Segundo os autores do relatório, a polícia armada – a maioria da Unidade de Serviços Gerais (GSU) e da Polícia de Administração (AP) – realizou operações de intervenção nos bairros Mathare, Kibera, Babadogo, Dandora, Korogocho, Kariobangi e Kawangware, em Nairobi, entre 09 e 13 de agosto.

Defendem os investigadores que os agentes dispararam contra alguns manifestantes e também abriram fogo, aparentemente aleatoriamente, em direção à multidão.

Vítimas e testemunhas disseram aos peritos que, quando os manifestantes fugiram, a polícia os perseguiu, disparando e espancando muitos deles até à morte.

Num dos casos, uma menina de nove anos, Stephanie Moraa Nyarangi, foi morta a tiro quando estava de pé na varanda do apartamento da família. Noutra circunstância, Jeremiah Maranga, um segurança de 50 anos, foi brutalmente espancado pela polícia, que lhe deixou o corpo coberto de sangue. A vítima acabou por morrer.

Num outro incidente, Lilian Khavere, uma governanta que estava grávida de oito meses, foi atropelada por uma multidão que fugia e acabou por desmaiar devido à inalação de gás lacrimogéneo.

A polícia nesses bairros também tentou impedir que jornalistas e ativistas de direitos humanos denunciassem as violações, segundo descobriram as duas organizações.

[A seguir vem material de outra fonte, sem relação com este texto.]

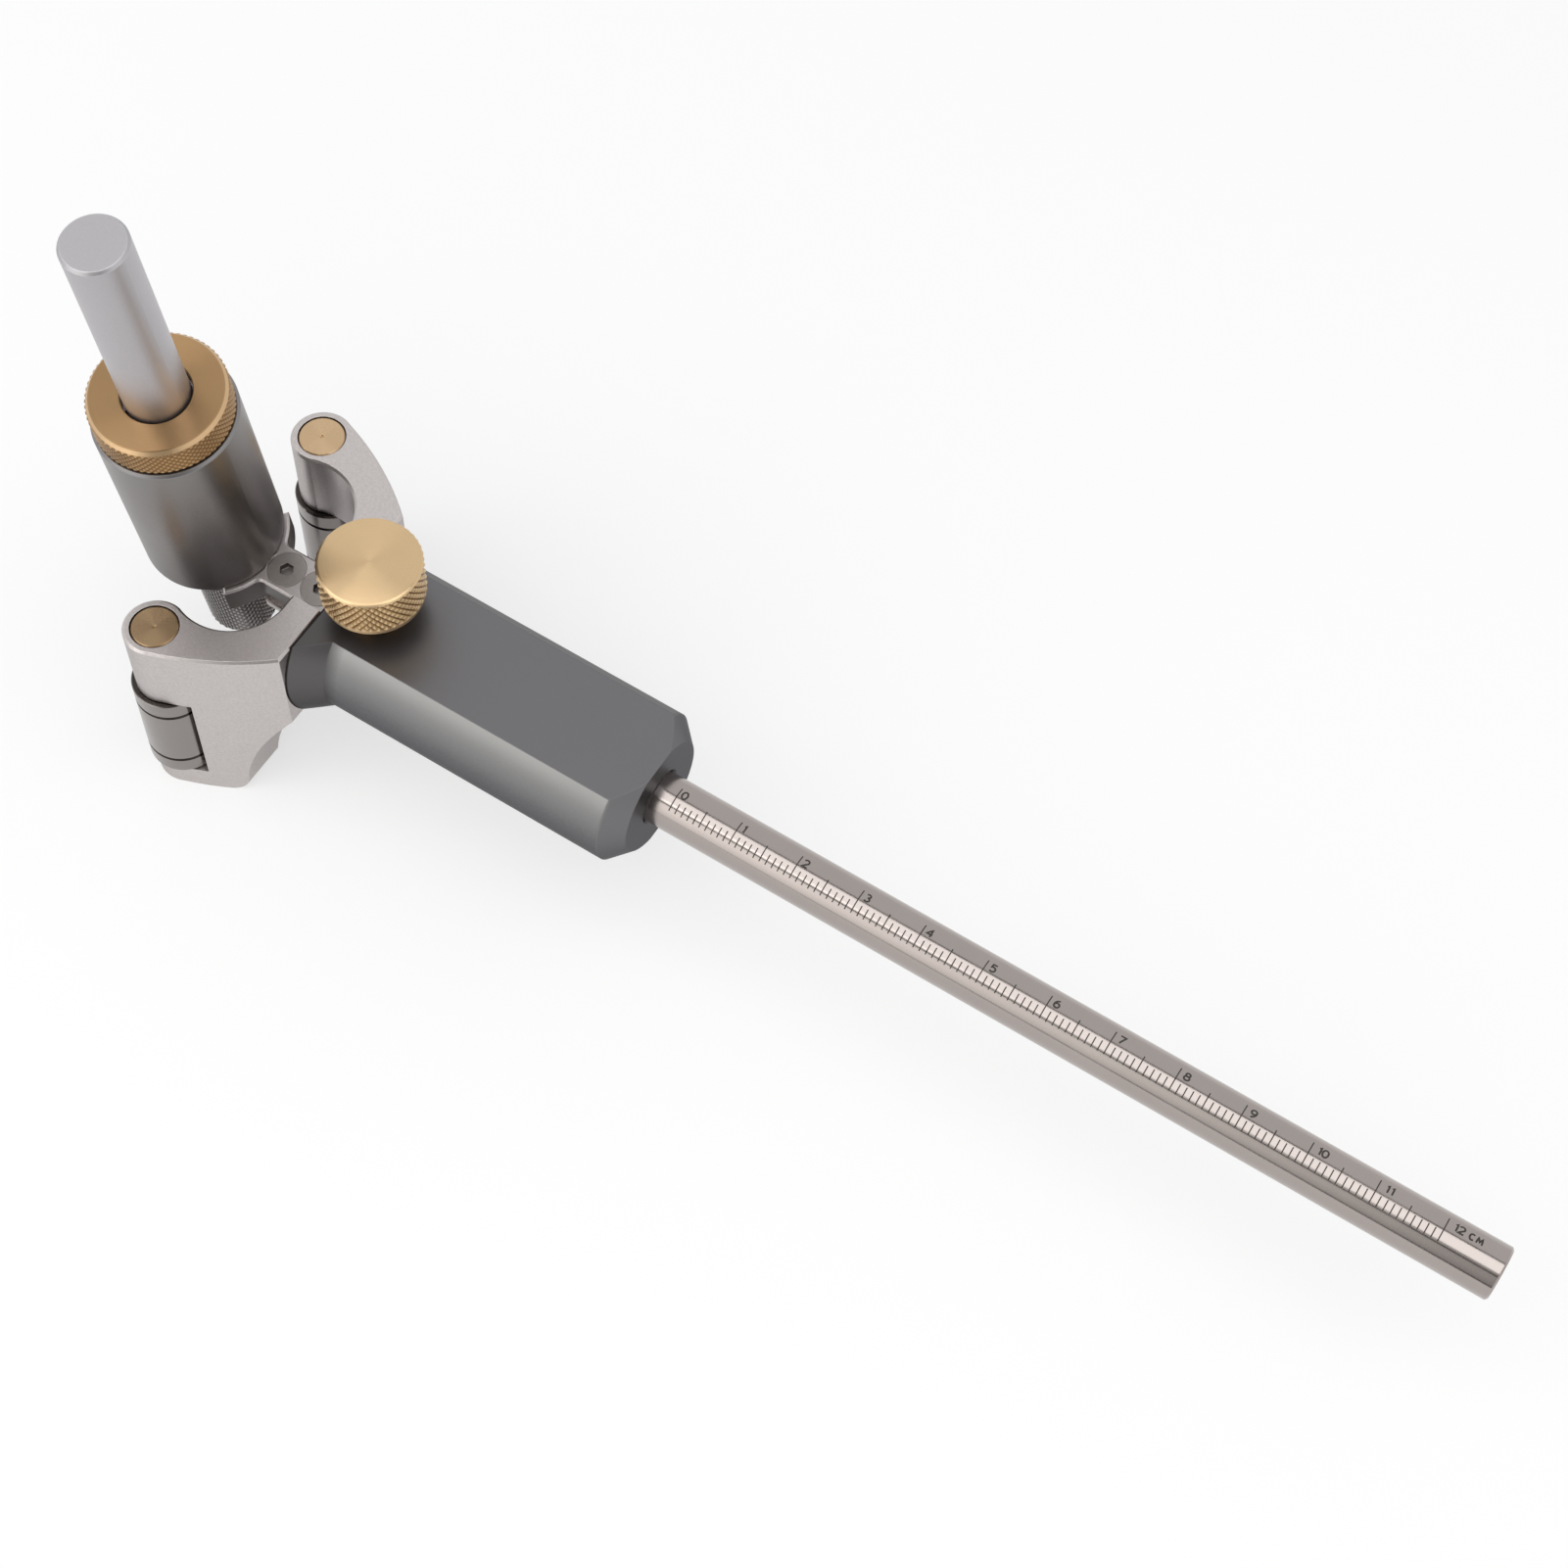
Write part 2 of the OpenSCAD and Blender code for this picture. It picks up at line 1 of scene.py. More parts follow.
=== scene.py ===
"""Looks of the scribing ruler: camera, light, node materials, knurled pieces and the rod's scale.

Lengths of the object are written in mm, and those of the stage in metres.
"""

import math

import bmesh
import bpy
from mathutils import Matrix, Vector


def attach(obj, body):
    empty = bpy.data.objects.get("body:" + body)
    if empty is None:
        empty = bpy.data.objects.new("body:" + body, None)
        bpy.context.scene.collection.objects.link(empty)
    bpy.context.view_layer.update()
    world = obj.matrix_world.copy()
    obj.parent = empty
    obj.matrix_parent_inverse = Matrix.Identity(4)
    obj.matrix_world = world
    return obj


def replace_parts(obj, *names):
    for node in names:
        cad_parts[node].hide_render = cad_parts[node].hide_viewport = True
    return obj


MM = 0.001


def turn_about(axis, degrees):
    return Matrix.Rotation(math.radians(degrees), 4, axis)


def moved(x=0.0, y=0.0, z=0.0):
    return Matrix.Translation((x * MM, y * MM, z * MM))


# The frame's origin is on the handle's lower flat; the rod lies above it and is turned at rest
ROD_Z = 8.5
ROD_RADIUS = 4.0
ROD_ROLL = 6.6
ROD = moved(z=ROD_Z) @ turn_about("X", ROD_ROLL)
PENCIL = ROD @ moved(x=-50.5)
KNOB = moved(x=-21.3, z=ROD_Z)
LEFT_PIN = moved(x=-45.9, y=-20.1)
RIGHT_PIN = moved(x=-45.9, y=20.1)
# The floor lies under the arms' lower faces, in metres
FLOOR_Z = -19.4 * MM


# ---------------------------------------------------------------- nodes
def node(owner, kind, **inputs):
    """Adds a node to a material or world.

    A keyword in lower case is a property, I0, I1 and so on are sockets by number, and any other is
    a socket by name. A value is a number, a colour or the output to link.
    """
    made = owner.node_tree.nodes.new("ShaderNode" + kind)
    for key, value in inputs.items():
        if not key[0].isupper():
            setattr(made, key, value)
            continue
        numbered = key[0] == "I" and key[1:].isdigit()
        socket = made.inputs[int(key[1:]) if numbered else key.replace("_", " ")]
        if isinstance(value, bpy.types.NodeSocket):
            owner.node_tree.links.new(value, socket)
        else:
            socket.default_value = value
    return made


def calc(owner, operation, *values):
    """Result of a Math node."""
    sockets = {f"I{k}": value for k, value in enumerate(values)}
    return node(owner, "Math", operation=operation, **sockets).outputs["Value"]


def remap(owner, value, low, high, from_low=0.0, from_high=1.0):
    """Result of a clamped Map Range node."""
    made = node(owner, "MapRange", Value=value, I1=from_low, I2=from_high, I3=low, I4=high)
    return made.outputs["Result"]


def coords(mat, matrix=None):
    """Object coordinates, or those of a turned piece's own axis."""
    out = node(mat, "TexCoord").outputs["Object"]
    if matrix is None:
        return out
    place = matrix.inverted()
    return node(
        mat, "Mapping", vector_type="POINT", Vector=out,
        Location=place.to_translation(), Rotation=place.to_euler(),
    ).outputs["Vector"]


def noise(mat, vector, scale):
    return node(mat, "TexNoise", Vector=vector, Scale=scale, Detail=3.0).outputs["Fac"]


def mixed(mat, mask, under, over):
    """Colour from `under`, a colour or an output, to the colour `over` by the mask."""
    if not isinstance(under, bpy.types.NodeSocket):
        under = (*under, 1)
    return node(mat, "Mix", data_type="RGBA", I0=mask, I6=under, I7=(*over, 1)).outputs[2]


def speckled(mat, value, color, spread):
    """From darker to lighter than the colour, by the share `spread` each way, with the value."""
    dark, light = (tuple(min(1.0, c * k) for c in color) for k in (1 - spread, 1 + spread))
    return mixed(mat, value, dark, light)


def rounded(mat, radius):
    """Normal that softens edges to the radius."""
    return node(mat, "Bevel", samples=4, Radius=radius * MM).outputs["Normal"]


def edge_mask(mat, soft):
    """1 where the softened normal leaves the true one, which is along the edges."""
    true = node(mat, "NewGeometry").outputs["Normal"]
    cosine = node(mat, "VectorMath", operation="DOT_PRODUCT", I0=soft, I1=true).outputs["Value"]
    on_edge, off_edge = 0.8, 0.985
    return remap(mat, cosine, 1.0, 0.0, on_edge, off_edge)


def banded(mat, place, tone, bands):
    """Lays colour bands on the tone; each is (axis, middle, half width, soft margin, colour)."""
    for axis, middle, half, margin, over in bands:
        along = node(mat, "SeparateXYZ", Vector=place).outputs[axis]
        off = calc(mat, "ABSOLUTE", calc(mat, "SUBTRACT", along, middle * MM))
        mask = remap(mat, off, 1.0, 0.0, half * MM, (half + margin) * MM)
        tone = mixed(mat, mask, tone, over)
    return tone


# ---------------------------------------------------------------- materials
# Scales of the noise, and how far tone and gloss wander from their middle
BLAST_GRAIN = 2600
BLAST_BROAD = 90
TURNED_LINES = 9000
TURNED_BROAD = 160
TURNED_SPREAD = 0.08
GLOSS_SPREAD = 0.05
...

Num dos casos, em Kibera, um agente esmagou a câmara de um jornalista estrangeiro quando este tentava fotografar a polícia a espancar um líder juvenil. A polícia também atacou um ativista local e esmagou-lhe a câmara quando este tentou filmar as autoridades em Mathare.

As duas organizações escreveram ao inspetor-geral da polícia detalhando o que descobriram e solicitaram uma reunião, mas não receberam resposta. Fizeram igualmente vários pedidos para entrevistar o porta-voz da polícia, mas todos foram recusados.

“As autoridades quenianas devem reconhecer publicamente as violações, conduzir investigações rápidas, imparciais, completas e transparentes e tomar as medidas necessárias para que os responsáveis sejam responsabilizados, num passo fundamental de justiça para com as vítimas”, afirmou Otsieno Namwaya, investigador da Africa Human Rights Watch.

“A polícia atacou partidários da oposição e tentou encobrir os ataques. As autoridades devem garantir que este tipo de uso arbitrário e abusivo da força pela polícia não se repita na repetição das eleições “, acrescentou.